In last blog we learned about Gin indexes. By now we have covered the basic indexes we use in Postgresql.
Now lets look at one of the ways by which we can optimize our indexes for business specific use case.
Partial Indexing means that we can create index on some subset of the actual rows of the table.
This type of indexing is very very useful in cases where queries are required on the subset very often.
Lets take a example:
We have a ticketing table(subject text, status varchar) which contains subject of tickets and status whether the ticket is OPEN or CLOSED. Now lets say in our case we primarily search on open tickets only and in general CLOSED Tickets would be increasing constantly.
Lets assume on our ticket table size – 100 million rows , out of which 5 million are OPEN and 95 million are closed.
Now if we create a index on entire table (100 million rows) our index would also be large and every time if we want to search on OPEN ticket only , still we are loading that huge index.

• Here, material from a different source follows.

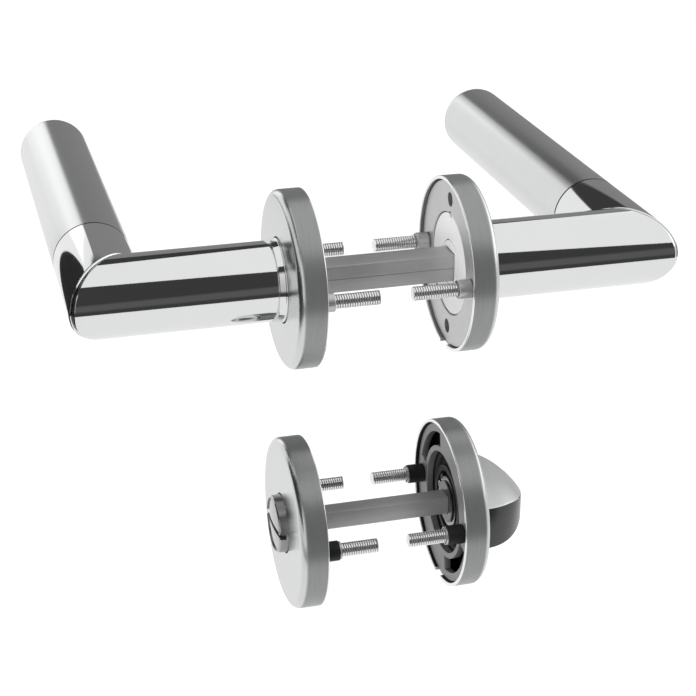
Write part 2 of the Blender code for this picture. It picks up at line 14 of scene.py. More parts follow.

Now with Partial index we can create Gin (text search) only on OPEN ticket rows our index would only work on OPEN Tickets (only 5 million rows), in such case our index would be very small and efficient and fast to load in memory.
How to use
lets create table for tickets only:
create table tickets(subject tsvector , status varchar); INSERT INTO tickets ( subject , status) SELECT md5(random()::text)::tsvector,CASE WHEN g < 500000 THEN 'OPEN' ELSE 'CLOSED' END FROM generate_series(1,8000000) as g;
Now lets create a complete index and partial index:
create index t_s_idx on tickets using gin(subject);
Partial Index :
create index t_s_open_idx on tickets using gin(subject) where status='OPEN'; create index t_s_open_idx on tickets using gin(subject) where <CONDITION EXPRESSION>
Size diff. between complete and partial
\di+ t_s_open_idx List of relations Schema | Name | Type | Owner | Table | Size | Description --------+--------------+-------+----------+---------+-------+------------- public | t_s_open_idx | index | postgres | tickets | 40 MB | (1 row) saarthi=# \di+ t_s_idx List of relations Schema | Name | Type | Owner | Table | Size | Description --------+---------+-------+----------+---------+--------+------------- public | t_s_idx | index | postgres | tickets | 662 MB | (1 row)
It is clearly visible that index size is 662 MB vs 40 MB and in general as OPEN tickets will not be constantly increasing this index would be of same size and mostly can remain in memory.
When Partial index would work
Partial Index would work only when the query also contain the search condition which is present while creating the index.
Like in our ticketing case index has condition status =’OPEN’ and if the query also has the condition status=’OPEN’ only then it works.
Most index like Btree, Gin , BRIN can be used as a partial index. Using partial index is one of the most powerful tool to speed up your system.